━━━ Information provided
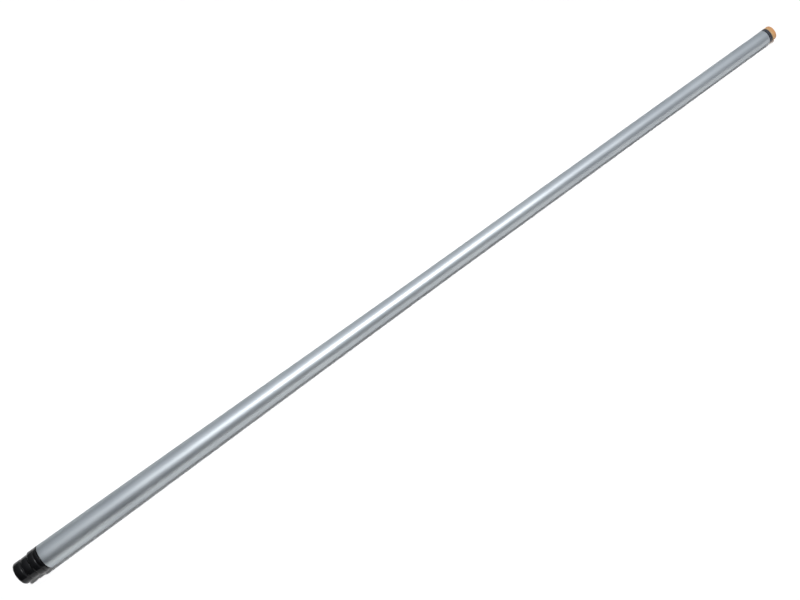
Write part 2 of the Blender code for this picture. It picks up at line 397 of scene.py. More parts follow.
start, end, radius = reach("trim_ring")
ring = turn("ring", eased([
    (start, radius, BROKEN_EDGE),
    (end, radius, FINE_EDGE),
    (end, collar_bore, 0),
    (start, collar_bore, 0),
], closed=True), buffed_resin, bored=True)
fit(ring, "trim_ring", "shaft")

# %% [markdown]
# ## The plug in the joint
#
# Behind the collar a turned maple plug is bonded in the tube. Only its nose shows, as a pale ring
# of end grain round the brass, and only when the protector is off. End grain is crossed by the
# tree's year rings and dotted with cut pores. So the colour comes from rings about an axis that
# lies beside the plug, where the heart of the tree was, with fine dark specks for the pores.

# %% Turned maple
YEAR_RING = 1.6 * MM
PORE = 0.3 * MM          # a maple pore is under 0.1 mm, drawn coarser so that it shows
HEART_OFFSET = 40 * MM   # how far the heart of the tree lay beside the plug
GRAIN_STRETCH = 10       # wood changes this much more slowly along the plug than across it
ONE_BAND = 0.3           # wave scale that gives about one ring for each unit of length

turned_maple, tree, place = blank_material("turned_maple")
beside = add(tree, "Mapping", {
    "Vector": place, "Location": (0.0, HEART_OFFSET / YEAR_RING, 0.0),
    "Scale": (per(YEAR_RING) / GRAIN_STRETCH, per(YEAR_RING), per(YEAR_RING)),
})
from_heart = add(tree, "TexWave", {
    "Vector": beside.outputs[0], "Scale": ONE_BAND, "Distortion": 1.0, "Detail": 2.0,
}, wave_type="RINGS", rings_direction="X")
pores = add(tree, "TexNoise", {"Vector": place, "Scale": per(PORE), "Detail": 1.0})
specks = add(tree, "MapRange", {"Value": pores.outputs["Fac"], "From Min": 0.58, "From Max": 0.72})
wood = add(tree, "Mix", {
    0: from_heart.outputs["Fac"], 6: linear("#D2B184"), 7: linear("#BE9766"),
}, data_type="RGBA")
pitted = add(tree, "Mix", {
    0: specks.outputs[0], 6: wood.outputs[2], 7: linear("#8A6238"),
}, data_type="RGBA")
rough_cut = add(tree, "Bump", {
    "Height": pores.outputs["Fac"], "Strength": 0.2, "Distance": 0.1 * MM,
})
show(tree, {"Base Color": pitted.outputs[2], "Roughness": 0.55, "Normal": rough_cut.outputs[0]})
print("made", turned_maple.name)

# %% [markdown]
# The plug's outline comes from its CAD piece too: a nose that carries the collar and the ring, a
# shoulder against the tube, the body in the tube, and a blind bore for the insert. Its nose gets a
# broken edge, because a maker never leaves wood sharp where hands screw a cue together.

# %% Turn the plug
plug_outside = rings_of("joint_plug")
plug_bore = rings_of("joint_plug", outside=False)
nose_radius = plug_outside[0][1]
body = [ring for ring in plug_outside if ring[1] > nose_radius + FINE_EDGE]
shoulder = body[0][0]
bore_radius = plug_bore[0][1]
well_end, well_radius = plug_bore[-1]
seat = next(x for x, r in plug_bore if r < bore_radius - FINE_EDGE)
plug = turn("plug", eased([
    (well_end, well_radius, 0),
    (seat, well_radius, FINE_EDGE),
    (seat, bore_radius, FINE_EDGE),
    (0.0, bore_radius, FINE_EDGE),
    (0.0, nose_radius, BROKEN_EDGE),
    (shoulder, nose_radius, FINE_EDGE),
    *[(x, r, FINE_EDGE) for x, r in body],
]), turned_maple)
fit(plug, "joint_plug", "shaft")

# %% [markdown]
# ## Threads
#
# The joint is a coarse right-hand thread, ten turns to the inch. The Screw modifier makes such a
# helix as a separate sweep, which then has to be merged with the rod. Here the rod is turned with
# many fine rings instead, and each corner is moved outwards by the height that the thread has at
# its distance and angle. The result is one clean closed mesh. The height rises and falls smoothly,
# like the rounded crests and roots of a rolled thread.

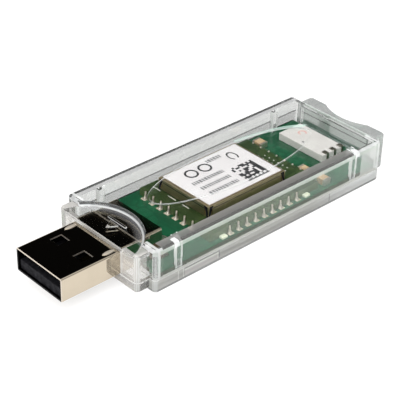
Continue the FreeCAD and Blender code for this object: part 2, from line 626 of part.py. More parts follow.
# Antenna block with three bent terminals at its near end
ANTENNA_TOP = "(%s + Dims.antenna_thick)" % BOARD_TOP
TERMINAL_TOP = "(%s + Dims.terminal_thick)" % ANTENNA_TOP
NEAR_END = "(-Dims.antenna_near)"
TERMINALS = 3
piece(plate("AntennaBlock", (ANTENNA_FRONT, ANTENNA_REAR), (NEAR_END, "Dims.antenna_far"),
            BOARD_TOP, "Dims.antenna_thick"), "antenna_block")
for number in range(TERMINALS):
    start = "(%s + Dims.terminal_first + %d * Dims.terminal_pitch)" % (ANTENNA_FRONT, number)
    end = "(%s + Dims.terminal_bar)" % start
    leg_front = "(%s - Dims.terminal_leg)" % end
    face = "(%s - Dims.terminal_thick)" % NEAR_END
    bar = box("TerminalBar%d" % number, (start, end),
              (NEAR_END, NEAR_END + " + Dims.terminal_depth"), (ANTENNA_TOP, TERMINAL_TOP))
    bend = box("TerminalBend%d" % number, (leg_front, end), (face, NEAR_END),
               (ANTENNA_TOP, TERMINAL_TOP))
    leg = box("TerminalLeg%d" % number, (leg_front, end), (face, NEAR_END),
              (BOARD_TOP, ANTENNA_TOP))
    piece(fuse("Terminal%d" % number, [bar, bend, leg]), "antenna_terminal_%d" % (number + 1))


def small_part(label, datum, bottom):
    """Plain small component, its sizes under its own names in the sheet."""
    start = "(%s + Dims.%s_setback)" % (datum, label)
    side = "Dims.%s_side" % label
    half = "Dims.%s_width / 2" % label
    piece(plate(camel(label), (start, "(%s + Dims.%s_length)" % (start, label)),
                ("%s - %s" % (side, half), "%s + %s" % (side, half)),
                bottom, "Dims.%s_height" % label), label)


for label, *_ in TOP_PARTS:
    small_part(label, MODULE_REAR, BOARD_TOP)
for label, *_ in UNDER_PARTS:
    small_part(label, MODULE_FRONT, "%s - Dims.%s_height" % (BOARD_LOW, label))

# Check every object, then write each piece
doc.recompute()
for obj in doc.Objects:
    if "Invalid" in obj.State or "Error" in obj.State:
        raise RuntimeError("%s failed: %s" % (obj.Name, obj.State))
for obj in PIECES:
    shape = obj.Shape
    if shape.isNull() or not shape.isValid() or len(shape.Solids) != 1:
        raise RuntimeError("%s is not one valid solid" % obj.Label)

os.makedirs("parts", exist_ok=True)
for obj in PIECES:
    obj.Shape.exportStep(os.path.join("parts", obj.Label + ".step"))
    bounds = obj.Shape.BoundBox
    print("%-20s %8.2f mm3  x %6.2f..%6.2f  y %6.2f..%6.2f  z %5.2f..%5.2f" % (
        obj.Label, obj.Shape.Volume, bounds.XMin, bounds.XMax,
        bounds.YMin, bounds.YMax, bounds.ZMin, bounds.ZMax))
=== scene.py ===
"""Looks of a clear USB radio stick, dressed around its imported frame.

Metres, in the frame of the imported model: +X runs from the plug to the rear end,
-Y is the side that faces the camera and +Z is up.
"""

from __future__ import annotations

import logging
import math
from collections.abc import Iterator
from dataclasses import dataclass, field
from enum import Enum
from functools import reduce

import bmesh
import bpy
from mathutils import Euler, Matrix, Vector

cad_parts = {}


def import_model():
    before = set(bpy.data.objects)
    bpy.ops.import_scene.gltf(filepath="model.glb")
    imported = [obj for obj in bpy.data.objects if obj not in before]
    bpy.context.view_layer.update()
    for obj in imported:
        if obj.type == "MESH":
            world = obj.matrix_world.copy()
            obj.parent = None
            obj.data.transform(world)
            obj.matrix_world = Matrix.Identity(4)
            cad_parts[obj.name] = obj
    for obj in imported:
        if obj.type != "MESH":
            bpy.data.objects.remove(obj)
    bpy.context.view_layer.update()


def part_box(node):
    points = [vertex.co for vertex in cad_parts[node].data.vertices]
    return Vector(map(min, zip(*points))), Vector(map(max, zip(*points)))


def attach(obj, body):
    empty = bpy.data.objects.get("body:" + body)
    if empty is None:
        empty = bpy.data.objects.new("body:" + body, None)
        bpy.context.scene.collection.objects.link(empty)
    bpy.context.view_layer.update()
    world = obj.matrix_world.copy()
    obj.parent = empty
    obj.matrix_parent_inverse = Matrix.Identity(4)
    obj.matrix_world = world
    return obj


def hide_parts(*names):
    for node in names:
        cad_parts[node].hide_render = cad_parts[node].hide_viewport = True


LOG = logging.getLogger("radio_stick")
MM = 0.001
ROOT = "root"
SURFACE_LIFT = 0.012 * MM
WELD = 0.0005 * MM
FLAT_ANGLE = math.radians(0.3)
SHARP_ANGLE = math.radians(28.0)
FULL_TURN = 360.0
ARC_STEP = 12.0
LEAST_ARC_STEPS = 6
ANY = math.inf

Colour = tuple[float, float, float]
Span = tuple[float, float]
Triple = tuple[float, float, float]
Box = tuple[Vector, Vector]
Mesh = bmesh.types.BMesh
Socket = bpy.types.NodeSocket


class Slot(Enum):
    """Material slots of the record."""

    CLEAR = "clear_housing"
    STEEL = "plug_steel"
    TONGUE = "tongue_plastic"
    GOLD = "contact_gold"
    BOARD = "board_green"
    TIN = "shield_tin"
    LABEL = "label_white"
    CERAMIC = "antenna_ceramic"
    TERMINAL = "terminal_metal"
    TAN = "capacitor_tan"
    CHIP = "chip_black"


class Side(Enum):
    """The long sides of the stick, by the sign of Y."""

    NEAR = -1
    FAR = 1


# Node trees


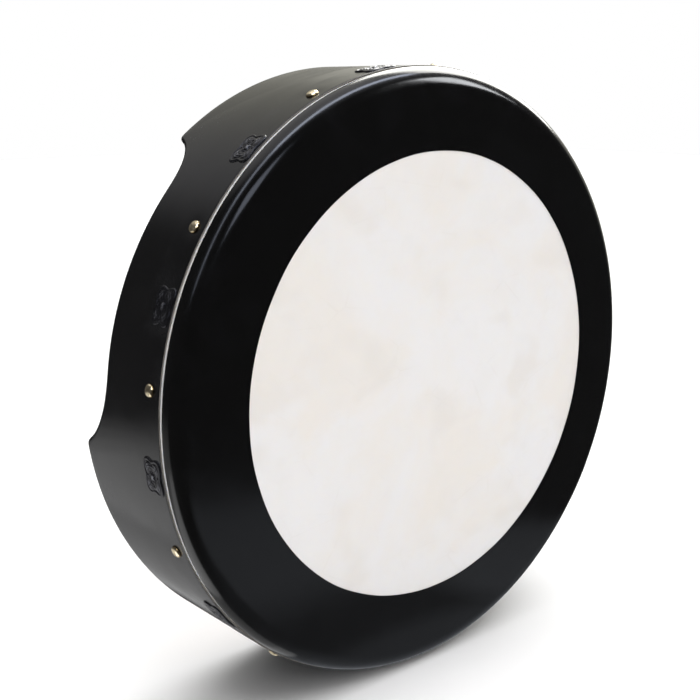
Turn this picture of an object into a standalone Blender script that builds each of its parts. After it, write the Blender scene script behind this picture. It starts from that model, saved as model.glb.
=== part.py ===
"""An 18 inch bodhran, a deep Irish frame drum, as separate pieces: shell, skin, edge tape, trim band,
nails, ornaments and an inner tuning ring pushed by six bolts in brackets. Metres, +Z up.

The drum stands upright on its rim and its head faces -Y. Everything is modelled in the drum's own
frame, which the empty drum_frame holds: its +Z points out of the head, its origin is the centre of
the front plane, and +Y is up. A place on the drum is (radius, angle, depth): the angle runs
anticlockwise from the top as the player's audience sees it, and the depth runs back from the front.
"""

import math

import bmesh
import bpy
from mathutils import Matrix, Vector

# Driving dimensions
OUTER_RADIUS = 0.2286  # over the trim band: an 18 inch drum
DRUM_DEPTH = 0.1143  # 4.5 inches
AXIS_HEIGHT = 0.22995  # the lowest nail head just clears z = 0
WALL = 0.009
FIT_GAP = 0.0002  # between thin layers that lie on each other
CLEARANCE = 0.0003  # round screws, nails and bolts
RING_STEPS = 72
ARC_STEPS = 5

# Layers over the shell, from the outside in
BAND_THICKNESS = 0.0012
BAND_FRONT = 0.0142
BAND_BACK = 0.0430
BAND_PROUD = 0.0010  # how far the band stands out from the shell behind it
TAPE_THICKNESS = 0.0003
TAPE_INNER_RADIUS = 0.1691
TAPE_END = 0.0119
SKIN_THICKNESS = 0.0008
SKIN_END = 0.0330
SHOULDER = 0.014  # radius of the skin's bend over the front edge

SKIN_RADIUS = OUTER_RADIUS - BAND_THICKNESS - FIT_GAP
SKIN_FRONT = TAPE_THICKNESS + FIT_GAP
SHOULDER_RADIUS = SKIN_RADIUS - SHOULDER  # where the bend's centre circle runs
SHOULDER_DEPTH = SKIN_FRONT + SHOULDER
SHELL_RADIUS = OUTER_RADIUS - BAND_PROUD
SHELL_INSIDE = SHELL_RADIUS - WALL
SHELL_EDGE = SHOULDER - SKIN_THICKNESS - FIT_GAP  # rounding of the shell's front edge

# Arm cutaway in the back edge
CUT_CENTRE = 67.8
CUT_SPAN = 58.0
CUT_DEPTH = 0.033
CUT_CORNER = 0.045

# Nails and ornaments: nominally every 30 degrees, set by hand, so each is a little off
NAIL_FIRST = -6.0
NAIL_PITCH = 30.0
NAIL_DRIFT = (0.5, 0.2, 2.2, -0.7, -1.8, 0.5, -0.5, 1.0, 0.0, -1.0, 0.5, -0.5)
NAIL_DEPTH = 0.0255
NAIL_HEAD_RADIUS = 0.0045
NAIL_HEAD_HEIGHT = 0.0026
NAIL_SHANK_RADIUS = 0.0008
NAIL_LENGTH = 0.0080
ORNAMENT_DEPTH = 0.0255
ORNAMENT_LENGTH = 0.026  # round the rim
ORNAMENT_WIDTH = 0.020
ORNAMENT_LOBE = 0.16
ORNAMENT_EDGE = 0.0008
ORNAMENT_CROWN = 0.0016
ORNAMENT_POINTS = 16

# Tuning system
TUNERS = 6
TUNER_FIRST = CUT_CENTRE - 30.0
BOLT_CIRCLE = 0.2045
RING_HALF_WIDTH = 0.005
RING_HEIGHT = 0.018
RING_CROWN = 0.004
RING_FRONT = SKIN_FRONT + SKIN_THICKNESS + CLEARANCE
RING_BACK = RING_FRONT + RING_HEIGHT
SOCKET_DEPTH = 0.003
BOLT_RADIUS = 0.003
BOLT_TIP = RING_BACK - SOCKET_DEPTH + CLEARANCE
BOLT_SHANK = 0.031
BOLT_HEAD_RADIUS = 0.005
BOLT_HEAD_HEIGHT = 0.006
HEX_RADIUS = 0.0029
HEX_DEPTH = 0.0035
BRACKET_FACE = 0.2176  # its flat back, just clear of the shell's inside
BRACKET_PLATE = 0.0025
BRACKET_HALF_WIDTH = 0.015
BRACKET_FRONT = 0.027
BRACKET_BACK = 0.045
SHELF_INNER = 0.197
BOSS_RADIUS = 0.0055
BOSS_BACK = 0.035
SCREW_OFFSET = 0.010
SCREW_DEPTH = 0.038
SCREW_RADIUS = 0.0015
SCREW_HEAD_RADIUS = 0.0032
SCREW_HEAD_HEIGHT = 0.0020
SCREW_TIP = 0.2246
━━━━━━
## What is being asked
Return only the stretch of the material above from the line holding "Turn this picture" through the line holding "SHOULDER = 0.014", copied exactly.

## Written response
Turn this picture of an object into a standalone Blender script that builds each of its parts. After it, write the Blender scene script behind this picture. It starts from that model, saved as model.glb.
=== part.py ===
"""An 18 inch bodhran, a deep Irish frame drum, as separate pieces: shell, skin, edge tape, trim band,
nails, ornaments and an inner tuning ring pushed by six bolts in brackets. Metres, +Z up.

The drum stands upright on its rim and its head faces -Y. Everything is modelled in the drum's own
frame, which the empty drum_frame holds: its +Z points out of the head, its origin is the centre of
the front plane, and +Y is up. A place on the drum is (radius, angle, depth): the angle runs
anticlockwise from the top as the player's audience sees it, and the depth runs back from the front.
"""

import math

import bmesh
import bpy
from mathutils import Matrix, Vector

# Driving dimensions
OUTER_RADIUS = 0.2286  # over the trim band: an 18 inch drum
DRUM_DEPTH = 0.1143  # 4.5 inches
AXIS_HEIGHT = 0.22995  # the lowest nail head just clears z = 0
WALL = 0.009
FIT_GAP = 0.0002  # between thin layers that lie on each other
CLEARANCE = 0.0003  # round screws, nails and bolts
RING_STEPS = 72
ARC_STEPS = 5

# Layers over the shell, from the outside in
BAND_THICKNESS = 0.0012
BAND_FRONT = 0.0142
BAND_BACK = 0.0430
BAND_PROUD = 0.0010  # how far the band stands out from the shell behind it
TAPE_THICKNESS = 0.0003
TAPE_INNER_RADIUS = 0.1691
TAPE_END = 0.0119
SKIN_THICKNESS = 0.0008
SKIN_END = 0.0330
SHOULDER = 0.014  # radius of the skin's bend over the front edge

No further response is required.